My worst trade was a few years ago, in my “uneducated” era. I bought Magna Pacific (MPH), a small media player, in February ’07 in anticipation of a rumoured arbitrage opportunity. The takeover transpired as expected in October ’07 and I received cash and shares in Destra (DES), which was supposed to go on to bigger and better things. Unfortunately, I believed the hype, held on to DES and rode it all the way to oblivion just a year later… Fortunately, the whole exercise resulted in only a modest net loss as I was trading very tentatively at the time. This trade was probably the one that started me on the path to a better education.
Would you classify yourself as a short term or long term trader? What advice would you offer to people getting started as traders on the relative merits or otherwise of each?
As mentioned earlier, I do have a somewhat conservative nature and, while I am prepared to take risks I do like to cover them in some way, too. Consequently, I have diversified in assets –property, cash, shares and a pension stream – and take both long and medium positions in the share market. My long term portfolio is for generating a dividend income with robust capital protection and is therefore focused on a few top 20 stocks. On the other hand, my trading portfolio has a short-to-medium term horizon. In the latter, I primarily consider top 100 stocks, but am happy to take on smaller, more speculative positions as well – perhaps this is a nod to my Inner Beast!
Although I have been trading for more than 12 years, I would not presume to proffer advice on whether short or long term is better, as I consider myself to have only limited experience as an educated trader. What I would say, though, is that new traders should first and foremost gain a quality education, understand the risks, and then take the position that suits their personality and appetite for risk. After all, the market will always be there. My trading style is still something of a mixed bag, but at least I now take a more considered approach and trade with written plans that have definite goals and rules.
What markets do you trade and which markets do you prefer? Do you have a favourite, and why?
At present, I only trade the ASX physical market. As my knowledge and confidence increase I am looking more closely at Contracts for Difference (CFDs) and trading overseas share markets. I am happy with my understanding of, and what I have achieved with, the ASX, but I am now looking for more challenges.
Within the ASX, I am mostly engaged with the financial and materials sectors, although I do have exposure to IT and others areas. I don’t think I have a standout favourite, but I have to say that the most lucrative area for me has been in materials, with good trades in MNC, ILU, OZL and BHP.
What makes your trading style different from others? What sets you apart from other traders?
I think that for every 10 traders, there are probably 15 styles and I embody about five of them! I don’t actually know how I differ from others, but the truism that 90% of people who try to trade for a living fail and the fact that I have not yet failed (so far…) might suggest that I am doing something right. I think trading small and conservatively when I had no education kept me somewhat profitable. Now that I have some education in trading, I am able to add good money management and improved emotional control to my “style”. This has allowed me, somewhat perversely, to take greater, but better-managed, risks in trading, while my conservative inclinations are satisfied by my investment approach.

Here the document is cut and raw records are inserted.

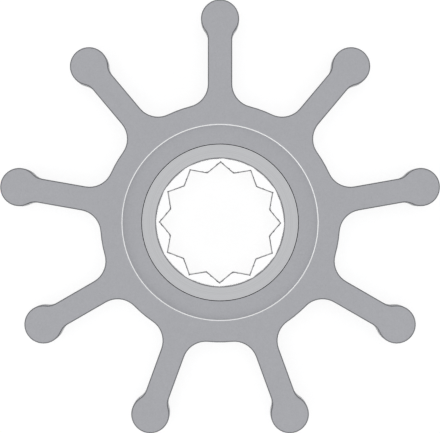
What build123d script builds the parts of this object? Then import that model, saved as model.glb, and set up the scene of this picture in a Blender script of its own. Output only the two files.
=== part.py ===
"""Flexible impeller of a ship's cooling-water pump.

A nine-bladed rubber moulding is bonded to a serrated metal insert. Lengths are in millimetres and
angles in degrees. +Z is the impeller's axis, the lower end face lies at z = 0, and the first blade
points along +Y. Both ends are alike, so the impeller goes on its shaft either way round.
"""

from build123d import *
from math import cos, hypot, isclose, radians, sin, sqrt, tan
import os

# Overall sizes of the rubber moulding
TIP_DIAMETER = 57.15
WIDTH = 31.75

# Serrated bore. Its diameter and depth reach the teeth's sharp corners, which the corner radius then rounds
TOOTH_COUNT = 12
ROOT_DIAMETER = 15.42
TOOTH_DEPTH = 1.2
TOOTH_CORNER_RADIUS = 0.12
BORE_TURN = -0.5
LEAD_IN_MARGIN = 0.56
LEAD_IN_ANGLE = 45
LEAD_IN_EDGE_BREAK = 0.065

# Metal insert: round collars at its ends, and flutes between them that key it into the rubber
INSERT_WALL = 2.39
COLLAR_LENGTH = 3.5
COLLAR_EDGE_BREAK = 0.1
FLUTE_RADIUS = 1.2
FLUTE_DEPTH = 0.8

# Rubber hub, with a shallow recess round the insert at each end
HUB_WALL = 5.27
RECESS_LAND = 2.4
RECESS_DEPTH = 0.5
RECESS_LIP_CHAMFER = 0.13

# Blades, each ending in a round bead that wipes the pump's bore
BLADE_COUNT = 9
FIRST_BLADE = 90
BLADE_THICKNESS = 3.12
BLADE_ROOT_RADIUS = 2.97
BEAD_DIAMETER = 4.9
BEAD_NECK_RADIUS = 1.87
END_EDGE_CHAMFER = 0.14

# Worked out from the sizes above
root_radius = ROOT_DIAMETER / 2
insert_radius = root_radius + INSERT_WALL
insert_length = WIDTH - 2 * RECESS_DEPTH
impeller_ends = (0, WIDTH)
insert_ends = (RECESS_DEPTH, WIDTH - RECESS_DEPTH)
recess_radius = insert_radius + RECESS_LAND
hub_radius = insert_radius + HUB_WALL
bead_radius = BEAD_DIAMETER / 2
bead_centre_radius = TIP_DIAMETER / 2 - bead_radius
lead_in_radius = root_radius + LEAD_IN_MARGIN
tooth_pitch = 360 / TOOTH_COUNT

ON_BASE = (Align.CENTER, Align.CENTER, Align.MIN)
TOLERANCE = 1e-4


def polar(radius, angle):
    """The point at this radius and angle about the axis."""
    return radius * cos(radians(angle)), radius * sin(radians(angle))


def corners_at(sketch, radius):
    """The corners of a sketch that lie at this radius from the axis."""
    return sketch.vertices().filter_by(lambda v: isclose(hypot(v.X, v.Y), radius, abs_tol=TOLERANCE))


def rims_at(solid, radius, ends):
    """The round edges of a solid that have this radius and lie at one of these two heights."""
    circles = solid.edges().filter_by(GeomType.CIRCLE)
    rims = circles.filter_by(lambda e: isclose(e.radius, radius, abs_tol=TOLERANCE))
    return rims.filter_by(lambda e: any(isclose(e.center().Z, end, abs_tol=TOLERANCE) for end in ends))


def impeller_outline():
    """Hub, blades and tip beads as one outline, with the blade roots and the necks of the beads rounded."""
    half_blade = BLADE_THICKNESS / 2
    hub = Rot(0, 0, FIRST_BLADE) * Circle(hub_radius)
    blade = Rectangle(bead_centre_radius, BLADE_THICKNESS, align=(Align.MIN, Align.CENTER))
    bead = Pos(bead_centre_radius, 0) * Circle(bead_radius)
    outline = hub + PolarLocations(0, BLADE_COUNT, FIRST_BLADE) * (blade + bead)
    outline = fillet(corners_at(outline, hub_radius), BLADE_ROOT_RADIUS)
    neck_along_blade = bead_centre_radius - sqrt(bead_radius**2 - half_blade**2)
    return fillet(corners_at(outline, hypot(neck_along_blade, half_blade)), BEAD_NECK_RADIUS)


def at_both_ends(tool):
    """A tool that works up from z = 0 at the lower end, and its mirror image at the upper end."""
    return tool + Pos(0, 0, WIDTH) * mirror(tool, about=Plane.XY)


def insert_blank():
    """The insert's outside, before it is bored."""
    flute_length = insert_length - 2 * COLLAR_LENGTH
    flute_centre_radius = insert_radius + FLUTE_RADIUS - FLUTE_DEPTH
    over_first_crest = BORE_TURN + tooth_pitch / 2
    barrel = Cylinder(insert_radius, insert_length, align=ON_BASE)
    flute = Pos(0, 0, COLLAR_LENGTH) * Cylinder(FLUTE_RADIUS, flute_length, align=ON_BASE)
    flutes = PolarLocations(flute_centre_radius, TOOTH_COUNT, over_first_crest) * flute
    return Pos(0, 0, RECESS_DEPTH) * (barrel - flutes)


def serrated_bore():
    """The bore's space: a star of blunt teeth, with a countersunk lead-in at each end of the insert."""
    corners = []
    for tooth in range(TOOTH_COUNT):
        root_angle = BORE_TURN + tooth * tooth_pitch
        corners.append(polar(root_radius, root_angle))
        corners.append(polar(root_radius - TOOTH_DEPTH, root_angle + tooth_pitch / 2))
    star = Polygon(*corners, align=None)
    star = fillet(star.vertices(), TOOTH_CORNER_RADIUS)
    lead_in_depth = lead_in_radius / tan(radians(LEAD_IN_ANGLE))
    lead_in = Pos(0, 0, RECESS_DEPTH) * Cone(lead_in_radius, 0, lead_in_depth, align=ON_BASE)
    return extrude(star, WIDTH) + at_both_ends(lead_in)


def metal_insert():
    """The insert, turned, fluted and broached from one bar, with its rims broken.

    The rubber stops square at the outer rims, so that their breaks leave a fine groove round the insert.
    """
    insert = insert_blank() - serrated_bore()
    insert = chamfer(rims_at(insert, insert_radius, insert_ends), COLLAR_EDGE_BREAK)
    return chamfer(rims_at(insert, lead_in_radius, insert_ends), LEAD_IN_EDGE_BREAK)


def rubber_body():
    """The moulding: hub and blades in one, with the insert's space inside it."""
    body = extrude(impeller_outline(), WIDTH)
    ends = body.faces().filter_by(Axis.Z)
    body = chamfer(ends.edges(), END_EDGE_CHAMFER)
    body -= at_both_ends(Cylinder(recess_radius, RECESS_DEPTH, align=ON_BASE))
    body = chamfer(rims_at(body, recess_radius, impeller_ends), RECESS_LIP_CHAMFER)
    return body - insert_blank()


os.makedirs("parts", exist_ok=True)
for name, piece in {"rubber_body": rubber_body(), "serrated_insert": metal_insert()}.items():
    piece.label = name
    export_step(piece, f"parts/{name}.step")
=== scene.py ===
"""Finishes, floor, light and camera for the flexible pump impeller.

Lengths are in metres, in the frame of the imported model: +Z is the impeller's axis, it stands on its lower
end face at z = 0, and its first blade points along +Y.
"""

import math

import bpy
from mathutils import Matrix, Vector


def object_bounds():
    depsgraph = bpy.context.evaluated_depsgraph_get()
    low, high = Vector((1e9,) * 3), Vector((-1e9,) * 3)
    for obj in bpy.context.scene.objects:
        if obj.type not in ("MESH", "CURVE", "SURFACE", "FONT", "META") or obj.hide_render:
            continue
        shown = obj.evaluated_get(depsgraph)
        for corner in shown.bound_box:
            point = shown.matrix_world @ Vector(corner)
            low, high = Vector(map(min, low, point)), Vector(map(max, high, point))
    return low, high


MM = 0.001
WHITE = (1, 1, 1, 1)

# The view: straight down on the upper end face, nearly without perspective
IMAGE_WIDTH_ON_FACE = 56.368 * MM
CAMERA_LENS = 1500
CAMERA_SENSOR = 36
CAMERA_ACROSS = -0.007 * MM
CAMERA_UP_BLADE = 0.765 * MM
CAMERA_CLIP_START = 10 * MM

# Light. The levels add up to about one on a level face, so that a colour renders about as written.
# A panel has an azimuth and an elevation in degrees, and a level
SKY_LEVEL = 0.38
SUN_LEVEL = 0.505
SUN_ANGLE = 9
SUN_HEIGHT = 0.5
PANEL_WIDTH = 1.3
PANEL_HEIGHT = 0.45
PANEL_DISTANCE = 0.7
PANELS = {"left_panel": (215, 24, 0.11), "right_panel": (20, 18, 0.05)}

# The floor. To the eye it glows a little, which keeps it white and the shadow on it pale
FLOOR_SIZE = 4.0
FLOOR_TONE = (0.93, 0.93, 0.94, 1)
FLOOR_GLOW = 1.08
FLOOR_GLOW_SHARE = 0.8

# Forms that the finishes follow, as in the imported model
TOOTH_COUNT = 12
ROOT_RADIUS = 7.71 * MM
CREST_RADIUS = 6.51 * MM
BORE_TURN = math.radians(-0.5)

# The painted shade line along the teeth's edge: its width, and the width of its core in full tone
TOOTH_LINE = 0.13 * MM
TOOTH_LINE_CORE = 0.6 * TOOTH_LINE

# Radii between two rims, from where the outer one's painted tone starts to where it is full
LIP_TO_OUTLINE = (14 * MM, 14.1 * MM)
LEAD_IN_TO_COLLAR = (9 * MM, 9.1 * MM)

# Slopes, from where a finish starts to where it is full. A wall's is 0, a 45 degree face's is 0.71, and a
# level face's is 1
WALL = (0.3, 0.1)
END_FACE = (0.95, 0.98)
UP_TO_RUBBER_EDGE = (0.35, 0.55)
DOWN_TO_RUBBER_EDGE = (0.93, 0.82)
UP_TO_COLLAR_RIM = (0.5, 0.6)
FLATTER_THAN_LEAD_IN = (0.8, 0.87)

# Tones
RUBBER = (0.377, 0.381, 0.404, 1)
# Painted shade on the rubber's chamfered edges, darker than the rubber itself
RUBBER_EDGE_SHADE = (0.15, 0.153, 0.163, 1)
# Painted highlight on the chamfer of the recess's lip
RUBBER_LIP_HIGHLIGHT = (0.96, 0.965, 0.97, 1)
TURNED_STEEL = (0.51, 0.515, 0.53, 1)
BRIGHT_STEEL = (0.995, 0.995, 0.998, 1)
BROACHED_STEEL = (0.88, 0.88, 0.89, 1)
# Painted shade on the insert's broken rims and in a line along the teeth's edge
COLLAR_RIM_SHADE = (0.11, 0.11, 0.12, 1)
LEAD_IN_RIM_SHADE = (0.2, 0.2, 0.21, 1)
TOOTH_EDGE_SHADE = (0.28, 0.28, 0.29, 1)

# Even patterns: how many grains or rings a metre, their detail and their roughness
MOTTLE = (180, 3.0, 0.5)
SPECKLE = (1500, 2.0, 0.6)
GRAIN = (5000, 2.0, 0.7)
TURNED_RINGS = (9000, 2.0, 0.6)
TURNED_BANDS = (1600, 2.0, 0.6)

# Marks drawn out along the axis: how many a metre across and along them, their detail and their roughness
WALL_STREAKS = (900, 25, 3.0, 0.5)
DRAW_MARKS = (4200, 90, 2.0, 0.5)
BROACH_MARKS = (5000, 60, 2.0, 0.5)
MEAN_NOISE = 0.5

# How much the rubber's patterns change its tone, height and roughness
RUBBER_LOW_TONE = 0.82
MOTTLE_TONE = 0.06
SPECKLE_TONE = 0.08
GRAIN_TONE = 0.22
STREAK_TONE = 0.2
MOTTLE_HEIGHT = 1.5
GRAIN_HEIGHT = 1.2
DRAW_MARK_HEIGHT = 1.2
RUBBER_BUMP = 0.6
RUBBER_BUMP_DEPTH = 0.03 * MM
RUBBER_ROUGHNESS = 0.44
MOTTLE_ROUGHNESS = 0.1
SPECKLE_ROUGHNESS = 0.08
WALL_GLOSS = 0.16

# How much the steel's patterns change its tone and roughness, and how deep they are
TURNED_LOW_TONE = 0.775
RING_TONE = 0.38
BAND_TONE = 0.07
# Painted shade on the bore's walls, deepening towards the teeth's roots
ROOT_SHADE = 0.4
STEEL_BUMP = 0.5
STEEL_BUMP_DEPTH = 0.012 * MM
BRIGHT_ROUGHNESS = 0.03
TURNED_ROUGHNESS = 0.31
RING_ROUGHNESS = 0.12
BROACHED_ROUGHNESS = 0.14
BROACH_MARK_ROUGHNESS = 0.2
BROACHED_DULLNESS = 0.25


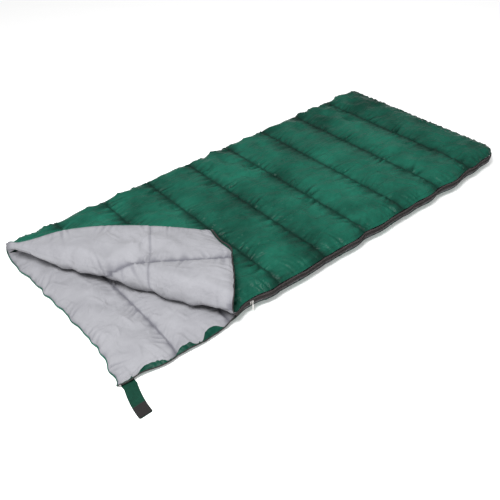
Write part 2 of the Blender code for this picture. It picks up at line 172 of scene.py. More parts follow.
def make_camera():
    azimuth, elevation, roll = math.radians(-36.26), math.radians(38.54), math.radians(-4.325)
    turn = Matrix.Rotation(azimuth, 4, "Z") @ Matrix.Rotation(math.pi / 2 - elevation, 4, "X")
    turn = turn @ Matrix.Rotation(roll, 4, "Z")
    target, distance = Vector((-0.229, -0.1665, 0.0)), 2.423
    data = bpy.data.cameras.new("camera")
    data.lens = 45.69
    data.sensor_width = 36.0
    camera = add_object("camera", data)
    camera.matrix_world = Matrix.Translation(target + turn @ Vector((0, 0, distance))) @ turn
    bpy.context.scene.camera = camera


def make_key_light(place=(-1.5, -0.9, 2.9), size=1.3, power=130):
    """A soft round light from the head and near side, aimed at the middle of the bag."""
    data = bpy.data.lights.new("key", "AREA")
    data.shape = "DISK"
    data.size = size
    data.energy = power
    light = add_object("key", data)
    light.location = place
    light.rotation_euler = (-Vector(place)).to_track_quat("-Z", "Y").to_euler()


def make_studio():
    world = bpy.data.worlds.new("studio")
    world.use_nodes = True
    nodes, links = world.node_tree.nodes, world.node_tree.links
    direction = nodes.new("ShaderNodeTexCoord")
    split = nodes.new("ShaderNodeSeparateXYZ")
    ceiling = nodes.new("ShaderNodeMapRange")
    ceiling.interpolation_type = "SMOOTHSTEP"
    set_inputs(ceiling, From_Min=0.0, From_Max=0.9, To_Min=0.55, To_Max=0.62)
    links.new(direction.outputs["Generated"], split.inputs["Vector"])
    links.new(split.outputs["Z"], ceiling.inputs["Value"])
    links.new(ceiling.outputs["Result"], nodes["Background"].inputs["Strength"])
    set_inputs(nodes["Background"], Color=(1, 1, 1, 1))
    bpy.context.scene.world = world
    make_key_light()
    bpy.context.scene.view_settings.view_transform = "Standard"
    mesh = bpy.data.meshes.new("floor")
    corners = [(x * FLOOR_REACH, y * FLOOR_REACH, 0) for x, y in ((-1, -1), (1, -1), (1, 1), (-1, 1))]
    mesh.from_pydata(corners, [], [(0, 1, 2, 3)])
    mesh.materials.append(floor_material())
    floor = add_object("floor", mesh)


# ---- materials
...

Do you have a favourite trading rule?
As noted earlier, trend line theory is my favourite trading approach, but it has its limitations, which I am trying to minimize by combining it with other rules. I now look for other indicators, such as price levels and pattern analysis, to support my decisions. Furthermore, the current market volatility is not very friendly to Trend Line theory, so I have to be flexible. The most important rule is to have a good money management plan in place.
Ed Seykota says the “everybody gets what they want from the markets”. What does Ray O’Donoghue “get” from the markets?
So far, a whole lot of fun and an income that exceeded my target for the last year. There is no doubt that the market also delivers a lot of heart palpitations, but that is part of the excitement of the journey.
How has trading impacted your lifestyle?
Trading is an important part of what I do with my life, partly because it has to provide a substantial part of our family income and partly because it is just so enjoyable. However, trading could become all-consuming and it would be easy to let it occupy every waking hour, so I consciously limit the time I devote to it. If this means I must be a little more conservative in order to protect capital, and a little less profitable, then so be it. Nevertheless, trading is allowing us to do more with our time as it is adding to our financial freedom.
What books, seminars and courses have you read or attended and which would you recommend?
Clearly, the course that has had the most influence on me is the Wealth Within Diploma of Share Trading. It has changed my approach to trading and I cannot recommend it highly enough. Wealth Within also conducts an annual workshop that brings students and traders together for education, motivation and support. I have attended the last two and gained much from both. As for good books, the list is long but I have gained a lot of motivation from a real classic, “Think and Grow Rich”. Whenever motivation fades, reading a few pages of this book is sure to help. It doesn’t tell me how to trade, but it does calibrate and focus my thinking, and makes me realize what is important in life and how trading can help that.
What does the future hold for Ray O’Donoghue?
If the last 61 years are anything to go by, quite a few surprises! I know I want to spend quality time with my family, travel extensively and support causes that are important to me. Trading is one of the means that will facilitate these goals and it will remain an important part of my life.